In Paris, wheat for November closed up 2.0% at E178.25 a tonne, ending above its 20-day moving average for the first time in nigh on three months.

'Significant rain event'

The buying extended to soybeans too, as the round of risk aversion encouraged short-covering in the oilseed too.

Chicago's November contact ended up 1.3% at $10.80 a bushel.

The US weather alone is hardly threatening, with Citigroup's Sterling Smith noting that "there will be significant rain event today and tonight across the western Corn Belt".

Darrell Holaday said that the midday run of the GFS weather model "was generally unchanged but maybe a hint drier. But that has been the recent trend as they flip flop back and forth".

'Primary concern'

Soft commodities climbed too, again with Russia's political moves hardly hurting, in encouraging closure of short positions amid rising political tensions.

Raw sugar for October managed a recovery after hitting 16.06 cents a pound earlier, its lowest for five months.

Bargain hunting helped the contract end up 1.2% at 16.32 cents a pound.

"Demand is now a primary concern as Ramadan is over and demand should start to increase as North Africa and the Middle East start to restock," Jack Scoville at Price Futures Group said, if noting that buying had appeared "slow to develop".

'Severely affected'

Arabica coffee managed one of its up days too, adding 0.8% to 190.8 cent a pound amid continued concerns over Brazil's harvest.

"The main reason for the international price fluctuation are still uncertainties regarding the real volume of the Brazilian crop which has been harvested and was severely affected by the dry weather at the beginning of this year," Brazilian research institute Cepea said.

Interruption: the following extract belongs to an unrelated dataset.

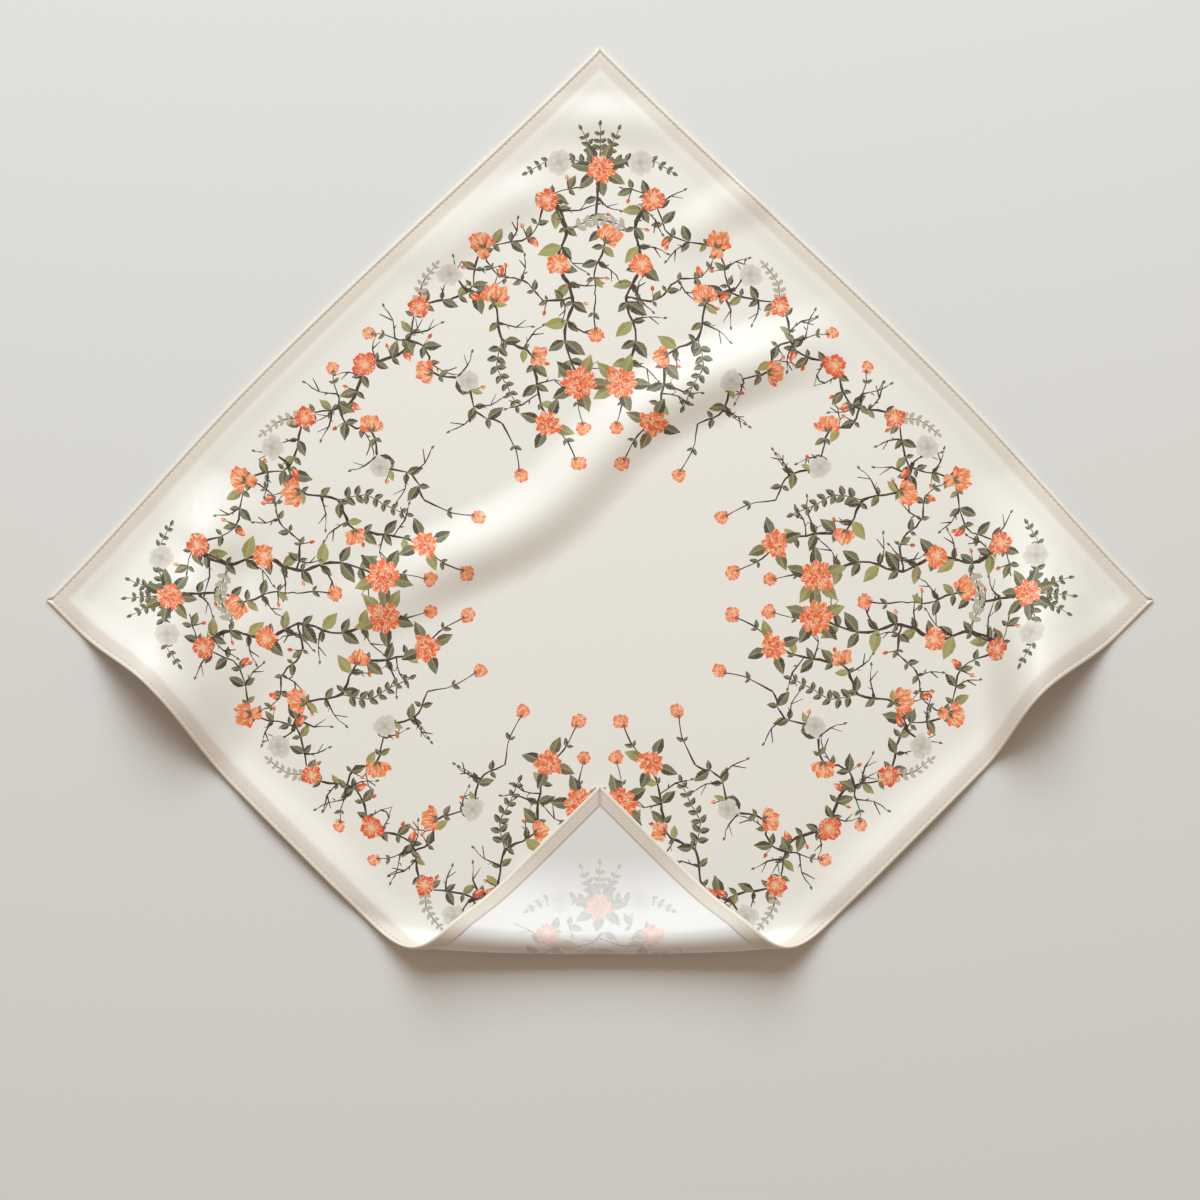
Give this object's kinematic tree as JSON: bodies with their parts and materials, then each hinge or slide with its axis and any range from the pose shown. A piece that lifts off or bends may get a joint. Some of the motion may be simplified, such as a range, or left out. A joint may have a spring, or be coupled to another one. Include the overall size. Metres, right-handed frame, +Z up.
{
  "type": "silk neckerchief",
  "caption": "Square hemmed silk neckerchief lying as a diamond with one corner turned up and over.",
  "frame": {"origin": "middle of the bounding box's foot, on the surface that the cloth lies on", "axes": "+X across the cloth from its left corner to its right one, +Y away from the turned corner, +Z up"},
  "size_m": [0.7492, 0.614, 0.0368],
  "materials": {
    "printed_silk": "light silk twill in warm ivory with a small coral, sage and grey floral print, soft satin sheen",
    "hem_silk": "the same silk folded double in a plain pale beige border, matt with a soft sheen"
  },
  "bodies": {
    "root": {"silk_panel": "printed_silk", "hem_lower_left": "hem_silk", "hem_lower_right": "hem_silk", "hem_upper_right": "hem_silk", "hem_upper_left": "hem_silk"}
  },
  "joints": []
}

"Besides, there are fears about the produced coffee beans in this upcoming season, which can also be affected by the dry weather."

Cotton added 1.0% to 63.74 cents a pound in New York for December delivery, managing to put together what is now looking a half decent rebound from a contract low of 62.02 cents a pound reached on Friday.

A decline in US crop condition data released on Monday curtailed growing hopes for the harvest, while the low price of cotton relative to polyester has lifted demand hopes.